I've recently started working on making martinis, and figure that my basic one is getting close to right. This is a fairly simple recipe, but in order to control the ice melt contribution to the drink, planning is important. The last few steps have to take place quickly, once things come out of the freezer.

Things you need:
Tanqueray No. 10 Gin
Noilly Prat Vermouth
A Lemon
A sharp knife
A cocktail shaker
Fresh ice, preferably made with filtered, distilled, or spring water
A cocktail glass, about 12cm (4.75") diameter at the top

Chill the cocktail glass in the freezer long enough to bring it down to well below freezing.

Keep the vermouth in the fridge, and the gin in the cupboard (not the fridge or freezer). Noilly Prat comes in 1L bottles; you will almost certainly end up dumping some of it, as it only keeps for so long (some say a month, I figure that in a fridge, you can probably stretch that to 3 months).

(Olive lovers will probably find that Tanqueray Gin isn't ideal for a martini with olives; Hendrick's is supposed to be better for that.)

Before pouring anything, prepare the twist: Cut a 6mm (1/4") slice of lemon from close to the middle, then cut out the flesh from inside, leaving a ring of lemon peel; cut it in one place to make a strip and set it aside.

Measure out the gin; I use one shaker capful, which is probably a couple of ounces. Pour the vermouth into the cocktail shaker, measuring with a suitable implement. I use a small soup spoon, and pour in about 2.5 spoonsful. My Gin:Vermouth ratio is about 7:1. Opinions vary on what the optimum ratio is; experiment!

Half fill the shaker with ice, then pour the gin over the ice.
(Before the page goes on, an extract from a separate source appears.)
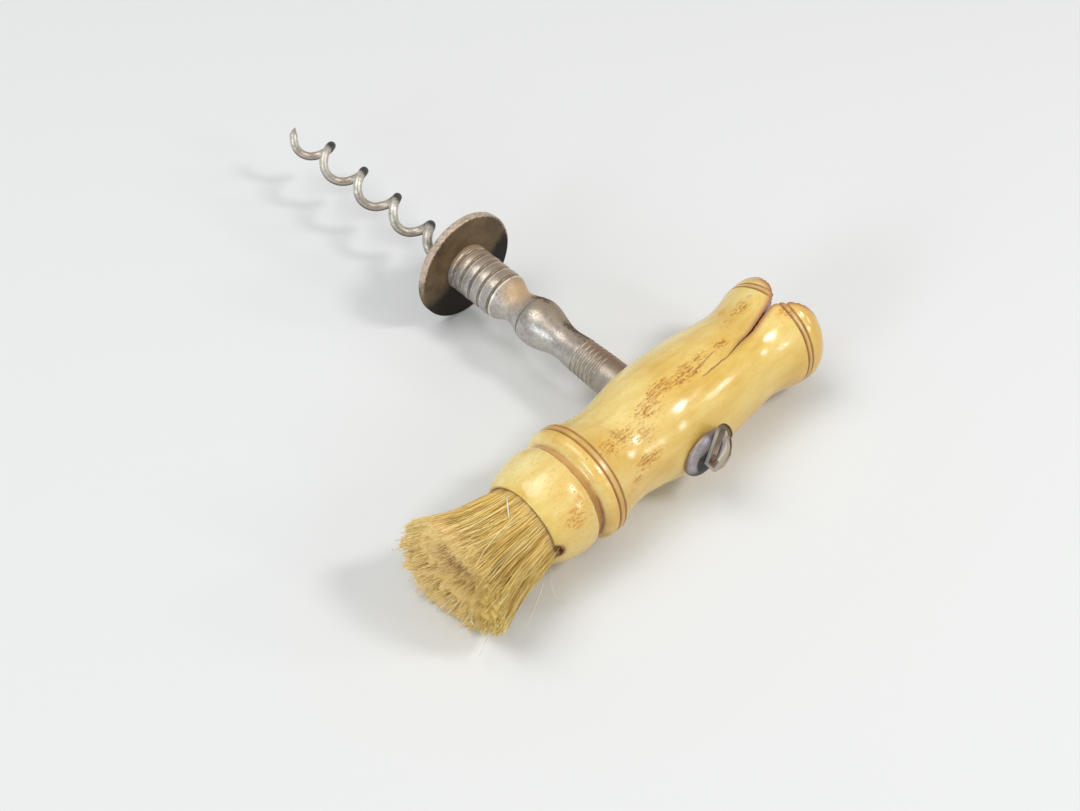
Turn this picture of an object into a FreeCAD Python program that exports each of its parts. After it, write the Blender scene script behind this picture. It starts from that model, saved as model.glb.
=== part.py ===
import FreeCAD, Part
import math
import os
from FreeCAD import Vector

os.makedirs("parts", exist_ok=True)

# T-handle corkscrew lying on its side. While it is built, the handle lies along X, the shank
# runs along +Y from the crossing of the two axes to the worm's point, and +Z is up.
# All sizes are in millimetres.

# Turned bone handle, from the brush mouth to the far end
MOUTH_X = -42.2
MOUTH_R = 9.8
FIRST_BEAD_R = 12.65
WIDE_GROOVE_X = -29.5
WIDE_GROOVE_HALF = 1.15
WIDE_GROOVE_R = 11.45
REST_R = 13.35
BROW_GROOVES_X = (-26.0, -24.4)
WAIST_X = -15.2
WAIST_R = 11.32
BELLY_X = 2.5
BELLY_R = 13.28
FAR_WAIST_X = 25.8
FAR_WAIST_R = 11.55
END_GROOVES_X = (34.2, 35.6)
FINE_GROOVE_HALF = 0.3
FINE_GROOVE_DEPTH = 0.32
FAR_END_X = 41.4
FAR_END_R = 10.2

# Hollows of the bone: brush socket and marrow bore
SOCKET_R = 9.4
SOCKET_Y = -0.6
SOCKET_END_X = -28.0
MARROW_R = 5.5

# Crack along the top of the handle: x, y and half width, until it opens at the broken end
CRACK = (
    (14.0, -4.9, 0.02),
    (19.5, -3.5, 0.13),
    (25.0, -2.75, 0.25),
    (30.0, -1.65, 0.42),
    (33.2, -1.1, 0.75),
)
# Edges of the notch in the far end, seen from above
NOTCH_BELLY_SIDE = ((36.0, -3.3), (39.2, -6.3), (42.5, -10.4))
NOTCH_BACK_SIDE = ((35.4, 0.75), (37.0, 3.2), (38.2, 6.6), (38.7, 10.0), (38.7, 14.5))
LIP_CHIP_R = 1.9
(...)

Cover the shaker, and shake with moderate force 30 times. Take the glass out of the freezer, and strain the martini into the glass, shaking out the last drops. There should be about 2cm (most of an inch) between the top of the liquid and the top of the glass.

Squeeze the lemon peel into a U shape in its narrow direction, flesh side in, over the glass, sliding your fingers down the peel (this takes practice!). Then, twist the peel lengthwise, keeping a bit of tension on it, until it is fully twisted, let it spring back, and put it into the glass so that one end is in the bottom of the glass and the other end hangs over the edge.

Hold the glass by the stem so as not to warm it up prematurely, and enjoy with care. This packs a fair bit of punch, so don't drink it too fast, or if you need to drive anywhere soon!